### [Set task]
Please repeat, exactly and with nothing added, the lines running from the line that contains "roll = resting_roll(section)" to the line that contains "from collections import namedtuple", both lines included.
━━━ Records for processing
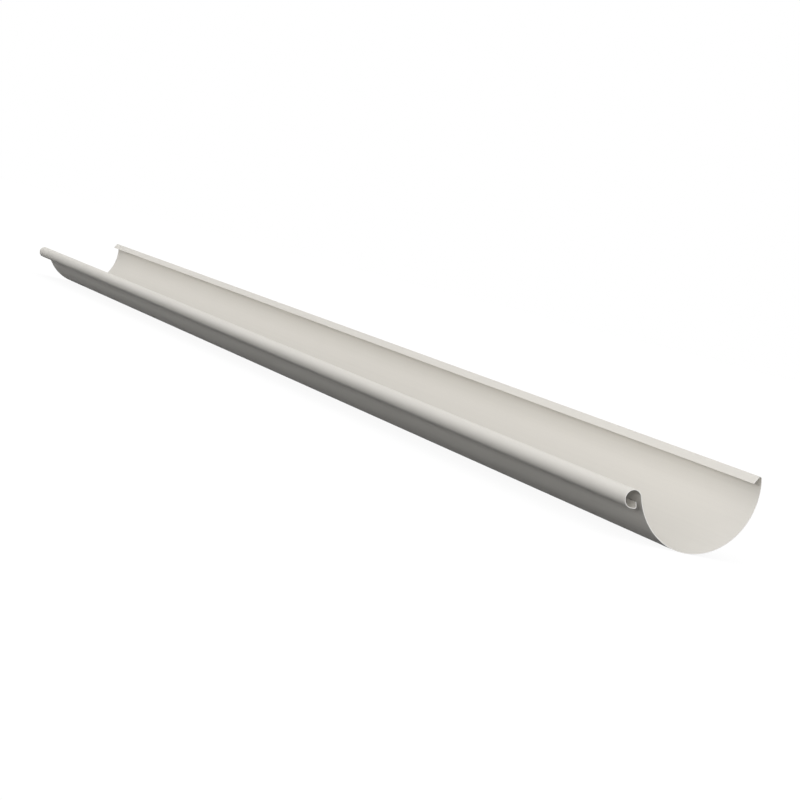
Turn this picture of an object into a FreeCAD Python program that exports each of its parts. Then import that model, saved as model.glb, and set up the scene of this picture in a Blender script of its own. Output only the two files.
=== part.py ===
"""Half-round roof gutter section, roll-formed from one strip of coated steel sheet.

The strip is bent into a half-round trough. Its front edge goes on into a round bead
that curls outwards and ends in a hooked lip, and its back edge is folded into the
trough. The section is bent in the YZ plane, with the bead towards -Y, and runs along X.

The gutter is stored as it lies unheld on a level floor. The bead makes the front
heavier, so it rocks on its round underside until its centre of mass lies straight
below the trough's axis. The origin is on that line of contact, at mid-length.
Sizes are in millimetres and angles in degrees.
"""

import FreeCAD
import Part

import math
import os

# Stock
section_length = 2000.0
sheet_thickness = 0.6

# Half-round trough
trough_bore = 125.0  # inside diameter, the size that the gutter is sold by

# Front bead: a round curl, closed by a hooked lip
bead_diameter = 17.0  # outside diameter
bead_start_angle = 4.3  # how far below the trough's axis the wall turns into the bead
bead_curl_angle = 254.0  # turn of the round part of the curl
bead_flat = 3.0  # straight run from the curl to the lip
lip_bend_radius = 1.2  # inside radius
lip_bend_angle = 108.0
lip_height = 4.2

# Back edge: folded into the trough
back_bend_radius = 1.6  # inside radius
back_bend_angle = 134.0
back_flange = 7.4


class Strip:
    """One edge of the sheet, bent step by step from the trough's lowest line outwards.

    It follows the sheet's mid-line and keeps the edges that its two faces leave, one
    half of the thickness to the left of the heading and one to the right.
    """

    def __init__(self, start, heading, thickness):
        self.point = start
        self.heading = heading
        self.half = thickness / 2.0
        self.left = []
        self.right = []
        self.length = 0.0

    def direction(self, angle):
        """Unit vector in the YZ plane at an angle from +Y towards +Z."""
        turn = math.radians(angle)
        return FreeCAD.Vector(0, math.cos(turn), math.sin(turn))

    def straight(self, length):
        """Leaves a flat stretch of the sheet."""
        side = self.direction(self.heading + 90.0) * self.half
        end = self.point + self.direction(self.heading) * length
        self.left.append(Part.LineSegment(self.point + side, end + side).toShape())
        self.right.append(Part.LineSegment(self.point - side, end - side).toShape())
        self.point = end
        self.length += length

    def bend(self, inside_radius, angle):
        """Bends the sheet about a centre on its left for a positive angle, or its right."""
        sense = math.copysign(1.0, angle)
        middle_radius = inside_radius + self.half
        centre = self.point + self.direction(self.heading + sense * 90.0) * middle_radius
        first = self.heading - sense * 90.0
        for edges, radius in (
            (self.left, middle_radius - sense * self.half),
            (self.right, middle_radius + sense * self.half),
        ):
            start, middle, end = (
                centre + self.direction(first + share * angle) * radius
                for share in (0.0, 0.5, 1.0)
            )
            edges.append(Part.Arc(start, middle, end).toShape())
        self.point = centre + self.direction(first + angle) * middle_radius
        self.heading += angle
        self.length += middle_radius * math.radians(abs(angle))


def front_strip(start):
    """The front wall, the bead and its lip."""
    strip = Strip(start, 180.0, sheet_thickness)
    strip.bend(trough_bore / 2.0, -(90.0 - bead_start_angle))
    strip.bend(bead_diameter / 2.0 - sheet_thickness, bead_curl_angle)
    strip.straight(bead_flat)
    strip.bend(lip_bend_radius, lip_bend_angle)
    strip.straight(lip_height)
    return strip


def back_strip(start):
    """The back wall and its fold."""
    strip = Strip(start, 0.0, sheet_thickness)
    strip.bend(trough_bore / 2.0, 90.0)
    strip.bend(back_bend_radius, back_bend_angle)
    strip.straight(back_flange)
    return strip


def strip_end(strip):
    """The cut edge that closes the section at the end of a strip."""
    side = strip.direction(strip.heading + 90.0) * strip.half
    return Part.LineSegment(strip.point + side, strip.point - side).toShape()


def gutter_section():
    """The bent section as a face, with the trough's axis at the origin and its opening up."""
    sole = FreeCAD.Vector(0, 0, -(trough_bore + sheet_thickness) / 2.0)
    front = front_strip(sole)
    back = back_strip(sole)
    edges = front.left + front.right + back.left + back.right
    edges += [strip_end(front), strip_end(back)]
    outline = Part.Wire(Part.__sortEdges__(edges))
    return Part.Face(outline), front.length + back.length


def resting_roll(section):
    """How far the gutter rocks towards its bead before it lies still."""
    centre = section.CenterOfMass
    return -90.0 - math.degrees(math.atan2(centre.z, centre.y))


def gutter():
    """The gutter at rest on the floor, its line of contact along the X axis."""
    section, strip_width = gutter_section()
    roll = resting_roll(section)
    section.rotate(FreeCAD.Vector(0, 0, 0), FreeCAD.Vector(1, 0, 0), roll)
    outside_radius = trough_bore / 2.0 + sheet_thickness
    section.translate(FreeCAD.Vector(-section_length / 2.0, 0, outside_radius))
    solid = section.extrude(FreeCAD.Vector(section_length, 0, 0))
    print(f"strip width {strip_width:.1f} mm, resting roll {roll:.2f} degrees")
    return solid


os.makedirs("parts", exist_ok=True)
gutter().exportStep("parts/gutter.step")
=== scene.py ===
"""Half-round roof gutter section of coated steel sheet, laid out as a Blender add-on.

The gutter is one strip of sheet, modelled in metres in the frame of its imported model. Its
section is first bent in a level attitude, with the trough's axis as origin, the bead
towards -Y and the opening up. It is then turned about that axis and lifted, so that it
lies on the floor as it would come to rest there.
"""

import math
from collections import namedtuple

import bpy
from bpy.props import FloatProperty, FloatVectorProperty, PointerProperty
from mathutils import Matrix, Vector


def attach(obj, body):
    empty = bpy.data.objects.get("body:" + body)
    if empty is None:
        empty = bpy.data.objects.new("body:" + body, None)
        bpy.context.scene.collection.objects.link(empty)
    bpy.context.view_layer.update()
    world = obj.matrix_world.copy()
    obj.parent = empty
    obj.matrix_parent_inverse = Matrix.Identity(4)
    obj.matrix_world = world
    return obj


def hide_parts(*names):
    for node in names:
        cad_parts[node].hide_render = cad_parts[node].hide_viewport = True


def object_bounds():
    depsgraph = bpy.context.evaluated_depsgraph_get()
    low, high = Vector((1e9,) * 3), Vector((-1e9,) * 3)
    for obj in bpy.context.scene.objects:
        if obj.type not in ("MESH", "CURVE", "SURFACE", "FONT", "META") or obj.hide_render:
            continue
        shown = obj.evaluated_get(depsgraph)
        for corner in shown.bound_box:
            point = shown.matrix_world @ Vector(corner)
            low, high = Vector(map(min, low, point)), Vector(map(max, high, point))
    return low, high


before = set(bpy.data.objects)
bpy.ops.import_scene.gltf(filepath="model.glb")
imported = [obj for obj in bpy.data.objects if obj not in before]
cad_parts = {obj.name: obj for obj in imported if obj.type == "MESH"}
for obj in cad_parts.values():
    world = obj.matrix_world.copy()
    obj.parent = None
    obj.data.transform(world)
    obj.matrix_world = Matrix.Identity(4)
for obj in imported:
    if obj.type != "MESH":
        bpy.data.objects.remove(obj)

bl_info = {
    "name": "Half-round gutter section",
    "version": (1, 0, 0),
    "blender": (4, 5, 0),
    "location": "3D View > Sidebar > Gutter",
    "description": "Adds a length of roll-formed half-round roof gutter, and a plain studio around it",
    "category": "Add Mesh",
}

CAD_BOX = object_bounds()
MM = 0.001


# Properties -------------------------------------------------------------------------------


def size_property(name, description, default_mm):
    """A length whose default is given in millimetres."""
    return FloatProperty(
        name=name, description=description, default=default_mm * MM, min=0.0,
        subtype="DISTANCE", unit="LENGTH", precision=4,
    )


def angle_property(name, description, degrees):
    """An angle whose default is given in degrees."""
    return FloatProperty(
        name=name, description=description, default=math.radians(degrees), subtype="ANGLE",
    )


def colour_property(name, description, default):
    """A colour in linear red, green and blue."""
    return FloatVectorProperty(
        name=name, description=description, default=default, size=3, min=0.0, max=1.0,
        subtype="COLOR",
    )


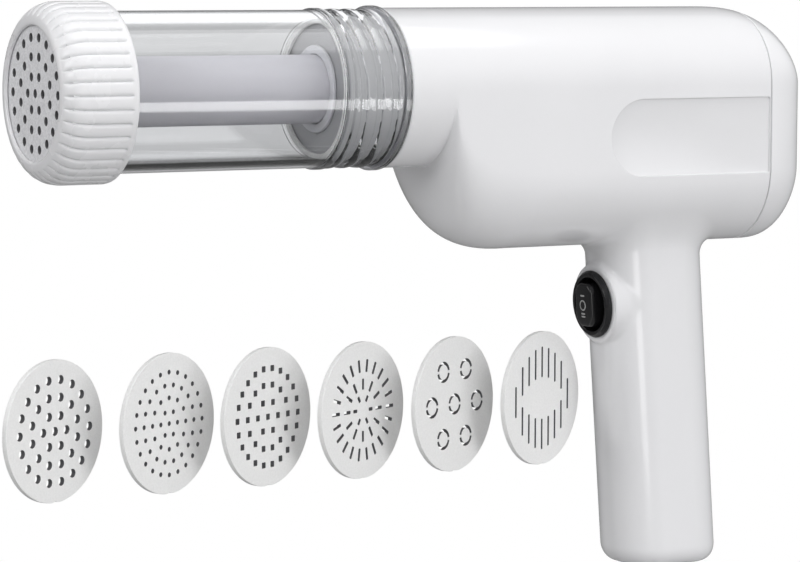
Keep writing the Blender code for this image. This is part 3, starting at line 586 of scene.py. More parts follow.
BELLY_X, BELLY_Z = bezier(BELLY, 0), bezier(BELLY, 1)


def body_field(x, y, z):
    """The deep housing: round top, straight sides, round underside that drops behind the mouth."""
    half, up, down = rear_rounding(x)
    underside = np.interp(x, BELLY_X, BELLY_Z, left=-BODY_R, right=BODY_DROP - BODY_R)
    low = np.minimum(0.0, underside + BODY_R)
    low = np.where(x >= BELLY_END, BODY_DROP, low)
    down = np.where(x >= BELLY_END, down, low - BODY_R)
    below = np.where(z < low, (low - z) / np.maximum(low - down, 0.5), 0.0)
    tall = np.where(z > 0, z / np.maximum(up, 0.5), below)
    return (np.hypot(y / half, tall) - 1) * half


def rounded_rect_field(u, v, width, height, corner):
    a, b = np.abs(u) - width / 2 + corner, np.abs(v) - height / 2 + corner
    outside = np.hypot(np.maximum(a, 0), np.maximum(b, 0))
    return outside + np.minimum(np.maximum(a, b), 0) - corner


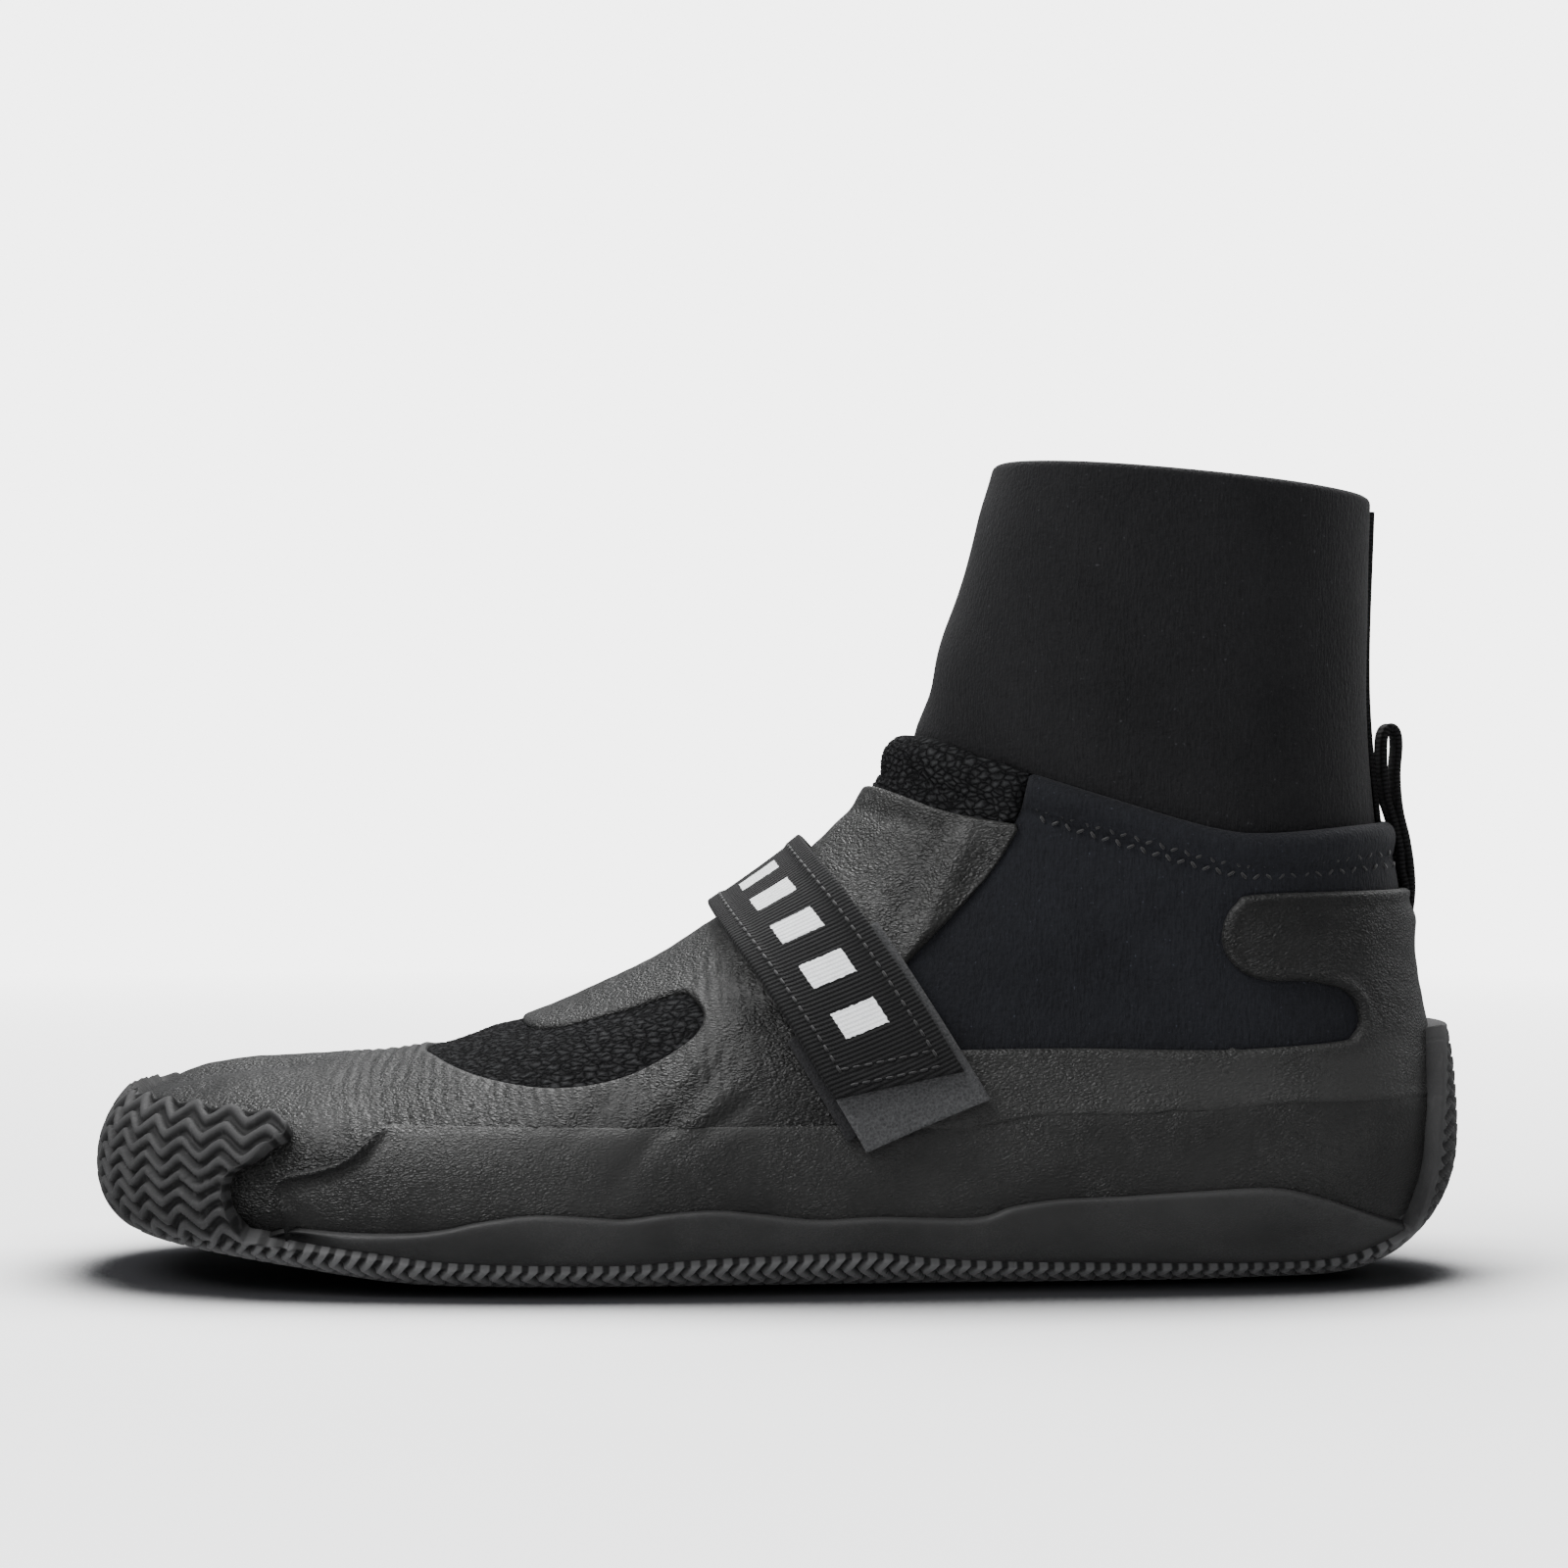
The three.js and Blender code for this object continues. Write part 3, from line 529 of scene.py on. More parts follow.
━━━━━━
### [Solution to the exercise]
    roll = resting_roll(section)
    section.rotate(FreeCAD.Vector(0, 0, 0), FreeCAD.Vector(1, 0, 0), roll)
    outside_radius = trough_bore / 2.0 + sheet_thickness
    section.translate(FreeCAD.Vector(-section_length / 2.0, 0, outside_radius))
    solid = section.extrude(FreeCAD.Vector(section_length, 0, 0))
    print(f"strip width {strip_width:.1f} mm, resting roll {roll:.2f} degrees")
    return solid


os.makedirs("parts", exist_ok=True)
gutter().exportStep("parts/gutter.step")
=== scene.py ===
"""Half-round roof gutter section of coated steel sheet, laid out as a Blender add-on.

The gutter is one strip of sheet, modelled in metres in the frame of its imported model. Its
section is first bent in a level attitude, with the trough's axis as origin, the bead
towards -Y and the opening up. It is then turned about that axis and lifted, so that it
lies on the floor as it would come to rest there.
"""

import math
from collections import namedtuple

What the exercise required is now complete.